Author_Institution :
ARCES, Univ. of Bologna, Bologna, Italy
Abstract :
Tunnel FETs (TFETs) are promising alternatives to the conventional CMOS technology for steeper-than-60mV/dec subthreshold slopes (SS) required to limit power consumption of integrated circuits [1]. Current challenges for TFET integration into practical circuit applications include reaching acceptable ION levels, suppressing ambipolar effects, improving output characteristics [2], and simultaneously co-integrating optimized n-and p-type devices. All of these issues are carefully taken into account in this work. Device- and circuit-level design of TFET inverters is proposed, based on co-optimized n-and p-type TFETs integrated on the same InAs/ Al0.05Ga0.95Sb platform.

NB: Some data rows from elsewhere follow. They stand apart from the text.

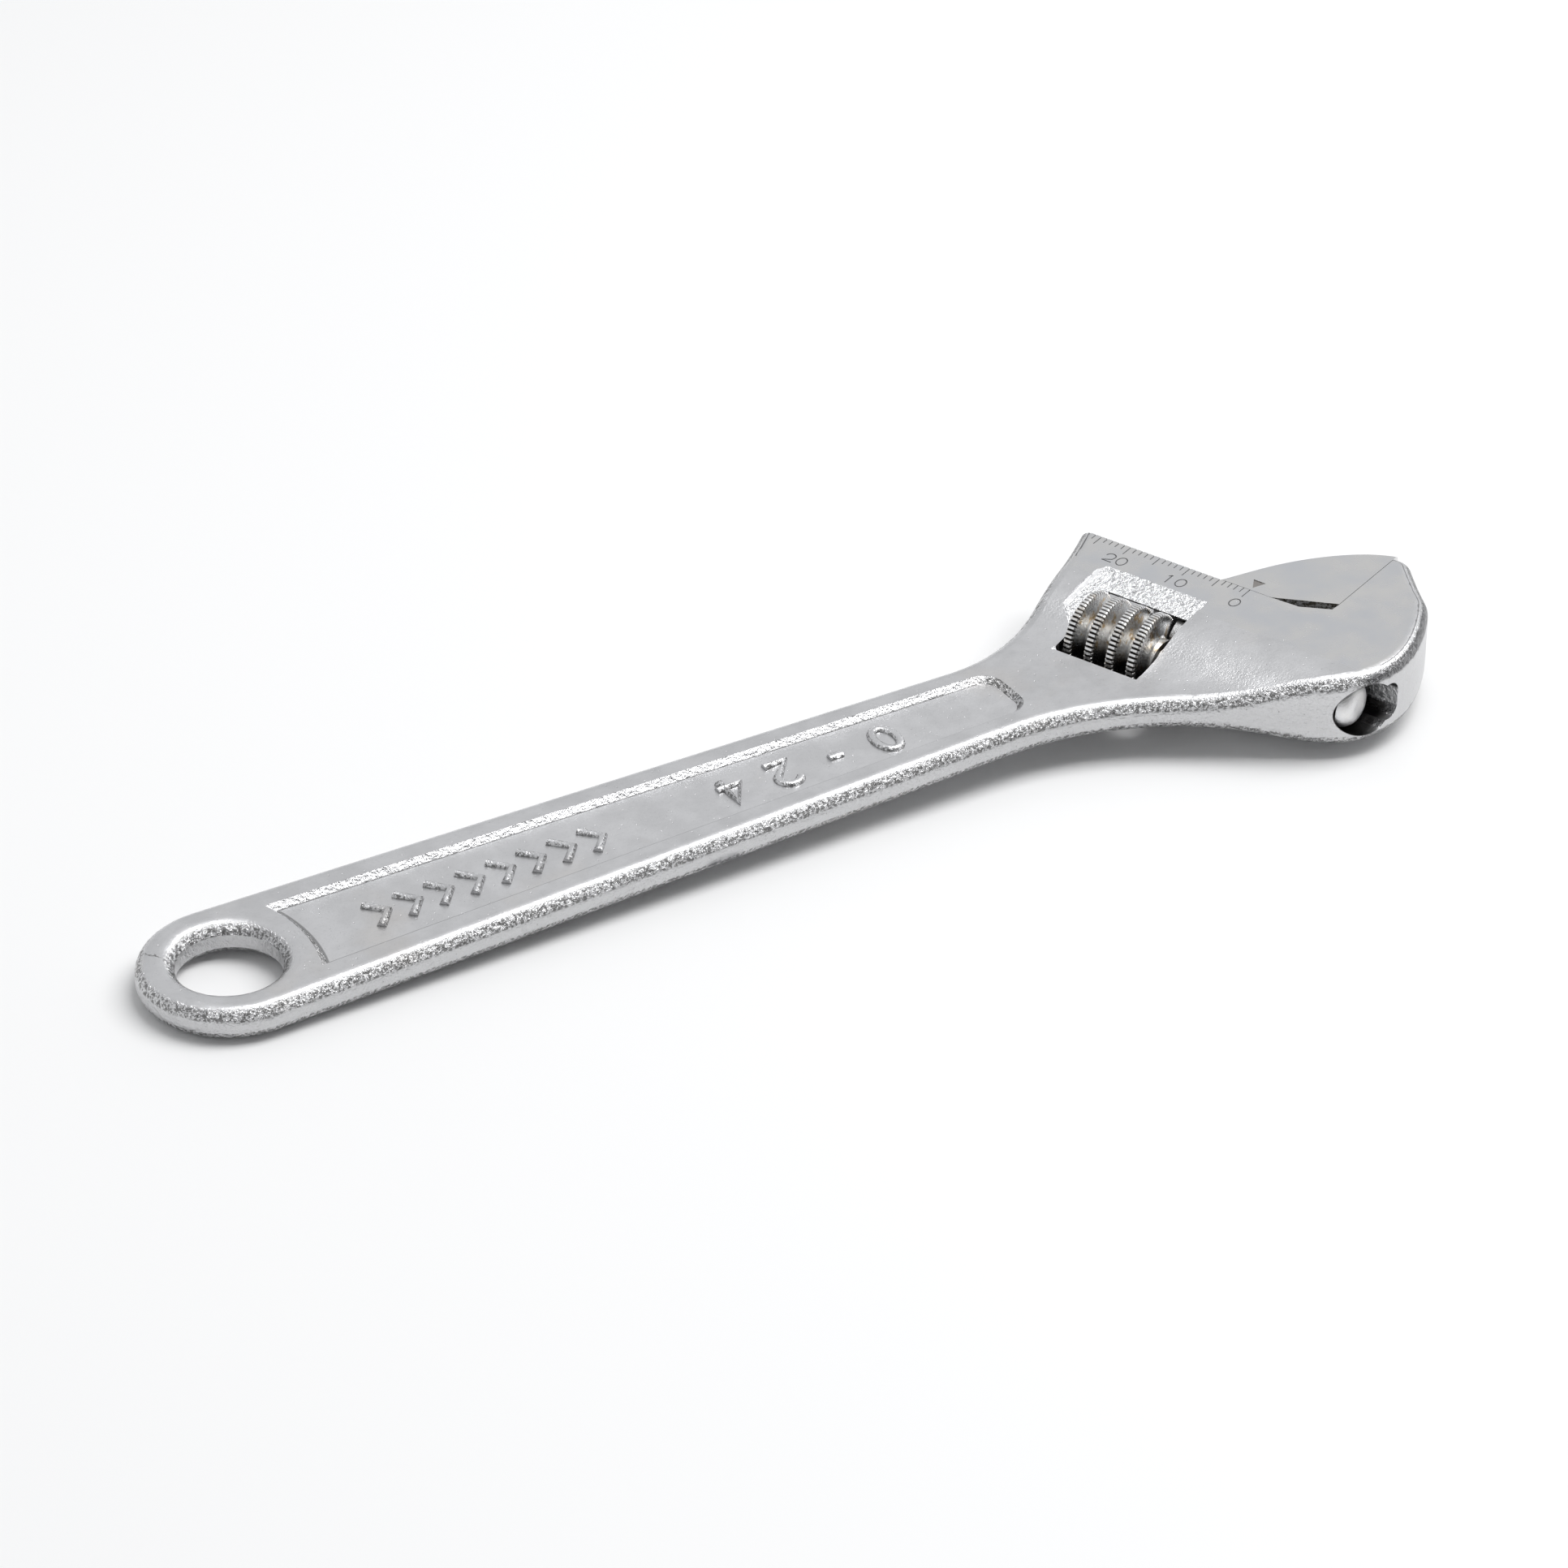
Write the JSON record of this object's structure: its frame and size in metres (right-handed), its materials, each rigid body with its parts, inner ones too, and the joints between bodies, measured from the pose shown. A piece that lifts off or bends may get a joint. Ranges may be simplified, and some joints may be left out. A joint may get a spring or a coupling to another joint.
{
  "type": "adjustable wrench",
  "caption": "Adjustable wrench with a forged handle, angled head, toothed sliding jaw and a knurled worm that sets the jaw opening.",
  "frame": {"origin": "centre of the hang hole, halfway through the thickness of the handle", "axes": "+X along the handle towards the head, +Y to the side the jaw opens towards, +Z out of the face that carries the opening scale"},
  "size_m": [0.1991, 0.0538, 0.014],
  "materials": {
    "plated_forging": "satin",
    "plated_jaw": "satin",
    "knurled_steel": "gloss",
    "pin_steel": "satin",
    "spring_steel": "satin"
  },
  "bodies": {
    "frame": {"body": "plated_forging", "worm_pin": "pin_steel", "worm_spring": "spring_steel"},
    "jaw": {"sliding_jaw": "plated_jaw"},
    "worm": {"adjusting_worm": "knurled_steel"}
  },
  "joints": [
    {"name": "jaw_slide", "type": "slide", "parent": "frame", "child": "jaw", "axis": [-0.3827, 0.9239, 0], "range_m": [0, 0.024]},
    {"name": "worm_spin", "type": "hinge", "parent": "frame", "child": "worm", "pos_m": [0.14377, 0.0024, 0], "axis": [0.3827, -0.9239, 0], "range_deg": [0, 2470]}
  ],
  "couplings": [
    {"joint": "worm_spin", "follows": "jaw_slide", "rad_per_m": 1795.2}
  ]
}
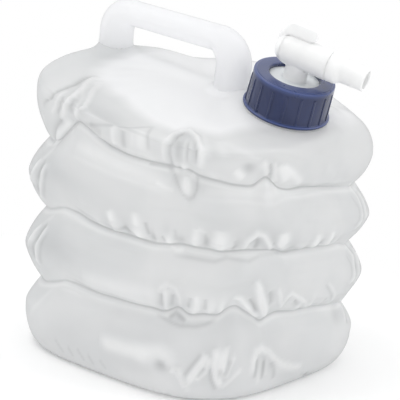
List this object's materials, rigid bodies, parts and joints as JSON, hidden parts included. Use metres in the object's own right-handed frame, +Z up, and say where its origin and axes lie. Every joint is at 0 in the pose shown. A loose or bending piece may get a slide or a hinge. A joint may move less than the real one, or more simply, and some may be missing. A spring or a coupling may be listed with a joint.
{
  "type": "collapsible water carrier",
  "caption": "Square concertina water carrier of frosted film with a hollow carrying handle, a threaded neck, a screw ring and a lever tap.",
  "frame": {"origin": "middle of the flat underside, on the surface that the carrier stands on", "axes": "+Z up; +X along the handle towards the neck and tap; +Y to the left of the handle as seen from the rear foot"},
  "size_m": [0.2518, 0.2298, 0.2701],
  "materials": {
    "film": "frosted translucent polyethylene, soft sheen",
    "navy_plastic": "moulded navy blue polypropylene, satin gloss",
    "white_plastic": "moulded natural white polyethylene, satin",
    "washer": "pale grey rubber"
  },
  "bodies": {
    "carrier_base": {"base_pan": "film", "bellows": "film"},
    "carrier_top": {"top_panel": "film", "carry_handle": "film", "neck": "film"},
    "washer": {"sealing_washer": "washer"},
    "ring": {"cap_ring": "navy_plastic"},
    "tap": {"tap_body": "white_plastic"},
    "core": {"tap_core": "white_plastic"}
  },
  "joints": [
    {"name": "bag_collapse", "type": "slide", "parent": "carrier_base", "child": "carrier_top", "axis": [0, 0, 1], "range_m": [-0.108, 0], "deforming": ["bellows"]},
    {"name": "cap_lift", "type": "slide", "parent": "carrier_top", "child": "washer", "axis": [0.2763, -0.1262, 0.9527], "range_m": [0, 0.0211]},
    {"name": "ring_turn", "type": "hinge", "parent": "washer", "child": "ring", "pos_m": [0.07146, 0, 0.20222], "axis": [0.2763, -0.1262, 0.9527], "range_deg": [0, 1260]},
    {"name": "tap_swivel", "type": "hinge", "parent": "washer", "child": "tap", "pos_m": [0.07146, 0, 0.20222], "axis": [0.2763, -0.1262, 0.9527], "continuous": true},
    {"name": "valve_turn", "type": "hinge", "parent": "tap", "child": "core", "pos_m": [0.08448, -0.00595, 0.2471], "axis": [-0.9354, -0.2629, 0.2365], "range_deg": [0, 90]}
  ],
  "couplings": [
    {"joint": "cap_lift", "follows": "ring_turn", "m_per_rad": 0.00095493}
  ]
}
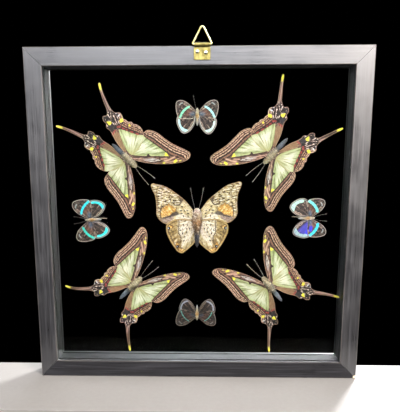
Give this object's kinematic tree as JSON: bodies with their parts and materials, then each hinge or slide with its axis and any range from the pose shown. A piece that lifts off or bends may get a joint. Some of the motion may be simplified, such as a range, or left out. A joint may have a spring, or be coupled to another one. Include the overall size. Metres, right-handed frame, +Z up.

A full-band quantum simulation approach is adopted to properly account for quantum effects which strongly influence TFET device, and hence circuit, performance. This advances the state of the art of TFET-based circuit literature, which is mostly based on simplified TCAD models [3], with rare calibrations against atomistic calculations [4].
Keywords :
CMOS integrated circuits; III-V semiconductors; aluminium compounds; gallium compounds; high electron mobility transistors; indium compounds; invertors; semiconductor device models; technology CAD (electronics); InAs-Al0.05Ga0.95Sb; InAs/Al0.05Ga0.95Sb platform; TCAD; TFET integration; calibrations; circuit-level design; device-level design; full-quantum simulation; heterojunction TFET inverters; multigate CMOS; n-type TFET; p-type TFET; power consumption; quantum effects; voltage 0.35 V; CMOS integrated circuits; Capacitance; Decision support systems;
Conference_Titel :
Energy Efficient Electronic Systems (E3S), 2013 Third Berkeley Symposium on
Conference_Location :
Berkeley, CA
DOI :
10.1109/E3S.2013.6705875